Manchester United lost 8p to 170.5p on concerns that its star players are going to ask for even more money.
Bid rumours swept the minnows. JWE Telecom rang a 4p rise to 107.5p on talk of an imminent offer. Storage products specialist Stordata filed a 0.25p advance to 2p on whispers of a reverse takeover. Jarvis Hotels fell 2.5p to 150p even though a joint venture with French giant Accor is thought to be near. The investment company Intermediate Equity debuted on AIM with a 1p rise to 4p.

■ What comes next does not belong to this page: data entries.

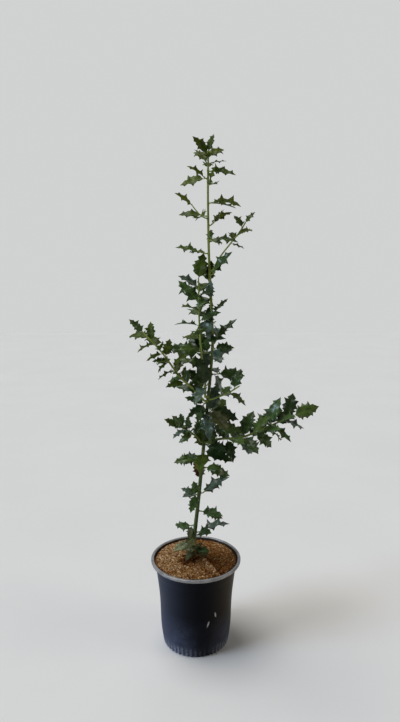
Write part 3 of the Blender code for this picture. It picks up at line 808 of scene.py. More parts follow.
leafRule = {
    "spiral": 137.5,
    "nudges": (0, 24, -24, 48, -48, 75, -75, 110, -110),
    "splay": (48, 78),
    "tipSplay": (0, 16),
    "sweep": 0.35,
    "bend": (4, 42),
    "fold": (6, 18),
    "rollSpread": 17,
    "sizeSpread": (0.82, 1.12),
    "breadth": (0.46, 0.58),
    "droop": 0.16,
    "lightSide": -0.12,
    "lightFrontLow": -0.85,
    "lightFrontHigh": -0.70,
    "lastSideLeaf": 0.94,
    "tipInset": 0.003,
    "reach": 1.25,
    "boughFirst": 0.06,     # share of a leafy end at which its first leaf stands
    "shootFirst": 0.5,      # and of a shoot, or nearer to the trunk, this far from it
    "shootBare": 0.006,
}
shootRadius, shootTipRadius, shootBend = 0.0017, 0.0014, 0.35
boughSteps, leafySteps, tuftSteps, shootSteps = 40, 12, 6, 4


def leafPoint(leaf, along, across, lift):
    # A point of the blade: along is 0 at the root and 1 at the tip, across and lift are in metres
    turn = leaf["bend"] * along
    forward = math.sin(turn) / leaf["bend"]
    down = (1 - math.cos(turn)) / leaf["bend"]
    middle = leaf["root"] + leaf["length"] * (forward * leaf["ahead"] - down * leaf["up"])
    normal = math.cos(turn) * leaf["up"] + math.sin(turn) * leaf["ahead"]
    rise = abs(across) * math.sin(leaf["fold"]) + lift
    return middle + leaf["side"] * (across * math.cos(leaf["fold"])) + normal * rise


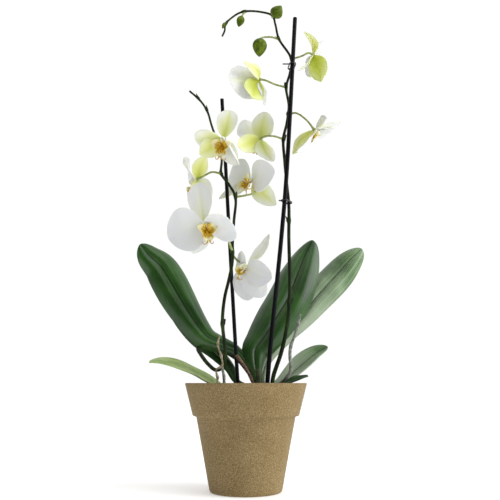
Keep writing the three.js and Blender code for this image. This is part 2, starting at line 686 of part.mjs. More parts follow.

The daily profit warnings came from mini-conglomerate Stratagem, down 14.5p to 66p, after a drop in earnings in its supermarket fridges division. AIM-listed information technology recruiter Highams Systems shed 9p to 53.5p after announcing a delay in its move to the main market and issuing a lukewarm trading update.
SEAQ VOLUME: 1.45BN
SEAQ TRADES: 70,813
GILTS: 105.80 +0.26
GEARHOUSE, the troubled stage equipment hirer, may be about to be taken over. The shares have plummeted from over 200p to a low of 75p last month after the company issued a profit warning. Insiders believe the plunge has attracted the attention of a predator, which could offer over 130p per share. Possible bidders include Avesco, whose stock jumped 21p to 305p yesterday. The broadcasting contractor reports results today.
MOTION MEDIA, a video telephony specialist, could soon announce a major deal. Shares in the Ofex-traded company rose 15p to 85p amid hopes that the Bristol-based outfit could win the contract to provide the telecom giant Orange with its videophones. According to the latest rumours, the mobile phone operator plans to launch a video phone service later this year and Motion Media could be chosen as one of its suppliers.